The Supreme Court established a standard to evaluate whether the Civil Courts are excluded from jurisdiction. To begin, the legislative intent to bar the litigation must be established. It could be stated explicitly or impliedly. The court must determine and derive the reasons for the civil courts’ exclusion, as well as the justification for it, but the justification is not subject to judicial scrutiny. After the reasons have been satisfied, the court must determine whether the provision that prohibits the jurisdiction provides for an alternative remedy. The alternative remedy must include functions similar to civil courts, such as the ability to issue orders.
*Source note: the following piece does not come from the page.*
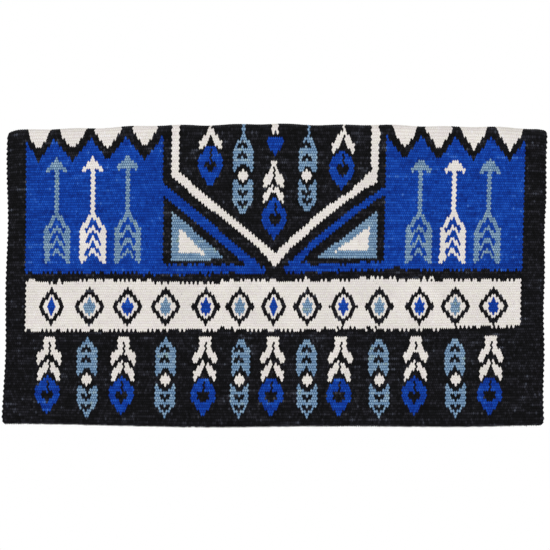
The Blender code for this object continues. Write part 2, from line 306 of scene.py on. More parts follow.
@dataclass(frozen=True)
class Cloth:
    """How the blanket lies over the rail, with its own small unevenness."""

    thickness: float = 8.0
    rail_radius: float = 6.0
    corner_radius: float = 8.0
    # How far it leans aside at the ridge and at the hem, and how much it narrows halfway
    lean_top: float = 4.5
    lean_foot: float = -4.0
    waist: float = 0.005
    # How its ends droop at the fold
    droop: Pair = (10.5, 8.0)
    droop_power: float = 1.4
    droop_reach: float = 230.0
    end_droop: float = 3.5
    end_reach: float = 18.0
    # How its hem lifts towards the corners
    bow: Pair = (5.0, 2.5)
    bow_top: Pair = (340.0, 230.0)
    bow_reach: Pair = (142.6, 100.0)
    # The ripples of the hanging cloth, and the height and the lumps of its ridge
    ripple: float = 1.1
    ripple_reach: float = 120.0
    ridge_rise: float = 4.4
    ridge_reach: float = 34.0
    ridge_lump: float = 0.8
    # How its selvedges are stretched and wander
    selvedge_width: float = 32.0
    ease: Pair = (1.5, 0.8)
    ease_more: Pair = (0.0, 1.2 / 260)
    wander: Pair = (1.2, 0.72)
    wander_from: Pair = (-8.7212, 205.0)
    wander_length: Pair = (34.2, 20.7)
    # How its hem is stretched and wanders
    hem_width: float = 18.0
    hem_ease: float = 1.9
    hem_wander: float = 1.1
    hem_crest: float = -120.0
    hem_length: float = 66.0

    RIPPLES = ((1.0, 57.0, 210.0, 1.3), (0.7, 31.0, -95.0, 0.0), (0.5, 140.0, 47.0, 0.0))
    LUMPS = ((1.0, 13.5, math.inf, 0.4), (0.8, 29.0, math.inf, 2.2), (0.6, 71.0, math.inf, 4.0))
    # How far past an edge, as a share of its width, its form goes on for the points beyond it
    PAST_END = 1.1
    PAST_CORNER = 1.2

    def lay(self, x: Array, v: Array, out: Array) -> Array:
        """Puts places of the cloth where they lie on the rail.

        Args:
            x: places along the fold.
            v: places down the cloth.
            out: distance out from the middle of its thickness.

        Returns:
            Points in metres, in the CAD frame.
        """
        x, v = self.with_round_corners(x, v)
        depth = np.abs(v)
        bend = self.rail_radius + self.thickness / 2
        angle = np.clip(v / bend, -math.pi / 2, math.pi / 2)
        straight = np.maximum(depth - bend * math.pi / 2, 0.0)
        hanging = np.clip(straight / self.ripple_reach, 0, 1)
        y = -(bend + out) * np.sin(angle) + self.ripple * add_up(self.RIPPLES, x, v) * hanging
        z = (bend + out) * np.cos(angle) - self.rail_radius - straight + self.lift(x, depth)
        share = depth / DROP
        spread = x * (1 - self.waist * np.sin(math.pi * np.clip(share, 0, 1)))
        spread += self.lean_top + (self.lean_foot - self.lean_top) * share
        spread += self.eased_selvedge(x, depth)
        return np.column_stack((spread, y, z)) * MM

    def lift(self, x: Array, depth: Array) -> Array:
        """How far the cloth lies above its plain form: at the ridge, its ends, the hem and corners.

        Args:
            x: places along the fold.
            depth: how far down the cloth they are.

        Returns:
            The rise of each.
        """
        out = np.abs(x) / HALF_WIDTH
        end = (np.abs(x) - HALF_WIDTH + self.end_reach) / self.end_reach
        droop = self.end_droop * np.clip(end, 0, self.PAST_END) ** 2
        droop += by_half(self.droop, x) * out**self.droop_power
        droop *= np.clip(1 - depth / self.droop_reach, 0, 1)
        bow = (depth - by_half(self.bow_top, x)) / by_half(self.bow_reach, x)
        bow = by_half(self.bow, x) * np.clip(bow, 0, 1) * out**2
        near_ridge = np.clip(1 - depth / self.ridge_reach, 0, 1) ** 2
        ridge = self.ridge_rise + self.ridge_lump * add_up(self.LUMPS, x, depth)
        near_hem = np.clip((depth - DROP + self.hem_width) / self.hem_width, 0, 1)
        hem = self.hem_ease + self.hem_wander * np.cos((x - self.hem_crest) / self.hem_length)
        return ridge * near_ridge - hem * near_hem + bow - droop

    def eased_selvedge(self, x: Array, depth: Array) -> Array:
        """How far the plain border is stretched sideways, unevenly, towards its selvedge.

        Args:
            x: places along the fold.
            depth: how far down the cloth they are.

        Returns:
            The sideways move of each place.
        """
        phase = (depth - by_half(self.wander_from, x)) / by_half(self.wander_length, x)
        ease = by_half(self.ease, x) + by_half(self.ease_more, x) * depth
        ease += by_half(self.wander, x) * np.sin(phase)
        edge = (np.abs(x) - HALF_WIDTH + self.selvedge_width) / self.selvedge_width
        return np.sign(x) * ease * np.clip(edge, 0, 1)

    def with_round_corners(self, x: Array, v: Array) -> tuple[Array, Array]:
        """Draws the four corners of the cloth in to a round.

        Args:
            x: places along the fold.
            v: places down the cloth.

        Returns:
            The same places, moved where they lie in a corner.
        """
        radius = self.corner_radius
        a = np.clip((np.abs(x) - HALF_WIDTH) / radius + 1, 0, self.PAST_CORNER)
        b = np.clip((np.abs(v) - DROP) / radius + 1, 0, self.PAST_CORNER)
        x = x - np.sign(x) * radius * a * (1 - np.sqrt(1 - b * b / 2))
        v = v - np.sign(v) * radius * b * (1 - np.sqrt(1 - a * a / 2))
        return x, v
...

In the event that no other remedy is available, the civil court’s jurisdiction cannot be ruled out.

In this case the Supreme Court established two criteria for determining whether a civil court’s jurisdiction should be excluded.

  1. There should be a legislative intent to limit the civil court’s jurisdiction. It could be either directly or indirectly, but there must be solid justifications for the suit’s exclusion.
  2. There should be an alternative remedy open to the claimant if the civil court’s jurisdiction cannot be avoided.

Hasham Abbas vs Ussman Abbas

The main issue that the court debated was the legal standing of a judgement rendered by a court whose jurisdiction had been expressly or impliedly limited by a statute. The Supreme Court ruled that any judgement made by a court that lacked jurisdiction was coram non judice, and hence was null and void. The principle of estoppel, waiver or even res judicata will not be applicable over such decision passed by the court which did not have jurisdiction over the matter.

  • The following broad concepts relating to civil court jurisdiction arise from numerous Supreme Court decisions:
  • A civil court has jurisdiction to try all civil matters unless its cognizance is expressly or impliedly barred.
  • Consent cannot provide or take away a court’s jurisdiction.
  • A decree issued by a court that lacks jurisdiction is null and void, and its validity can be challenged at any point of the proceedings, including execution and collateral processes.
  • There is a distinction to be made between a lack of jurisdiction and its improper exercise.
  • Every court has the inherent authority to decide on its own jurisdiction.
  • A court’s jurisdiction is based on the allegations contained in a plaint, not on the defense’s written declaration.
  • The essence of a case, not its form, is significant in determining a court’s jurisdiction.
  • Every presumption should be formed in favor of a civil court’s jurisdiction.
  • A statute removing a court’s jurisdiction must be strictly read.
  • The party asserting the exclusion of a court’s jurisdiction bears the burden of proof.
  • Even though a civil court’s jurisdiction is limited, it can nonetheless evaluate whether an act’s requirements have been followed or whether an order was issued in violation of the law.

Amendment in Section 9

Section 9 of the civil procedure code was amended by (Maharashtra Amendment) Act, 1970 which inserted section 9A. The Code can be altered by state legislatures because it appears under Entry 13 of the Concurrent List in the Seventh Schedule of the Constitution of India. In exercising its rights, Maharashtra introduced Section 9A to the Civil Procedure Code. However, the Code of Civil Procedure (Amendment) Act, 1976, by Parliament, changed the Code significantly in 1976. All changes adopted by state legislatures prior to the commencement of the Amendment Act were repealed to the extent of their conflict with the Amendment Act under Section 97 of the aforementioned Amendment. As a result, in compliance with Article 254(2) of the Indian Constitution, the State Legislature re-enacted Section 9A as the Code of Civil Procedure (Maharashtra Amendment) Act, 1977, with the President’s assent.


Hence it can be concluded that section 9 of CPC lays down the jurisdiction of the court. To consider Section 9 of the Civil Procedure Code, a civil court must first try a specific case. Excluding two constraints of the case, which are civil in nature and imply or express a barrier, every case can be tried. When the plaintiff fails to comply with the types of jurisdiction, the court has the option to dismiss the action.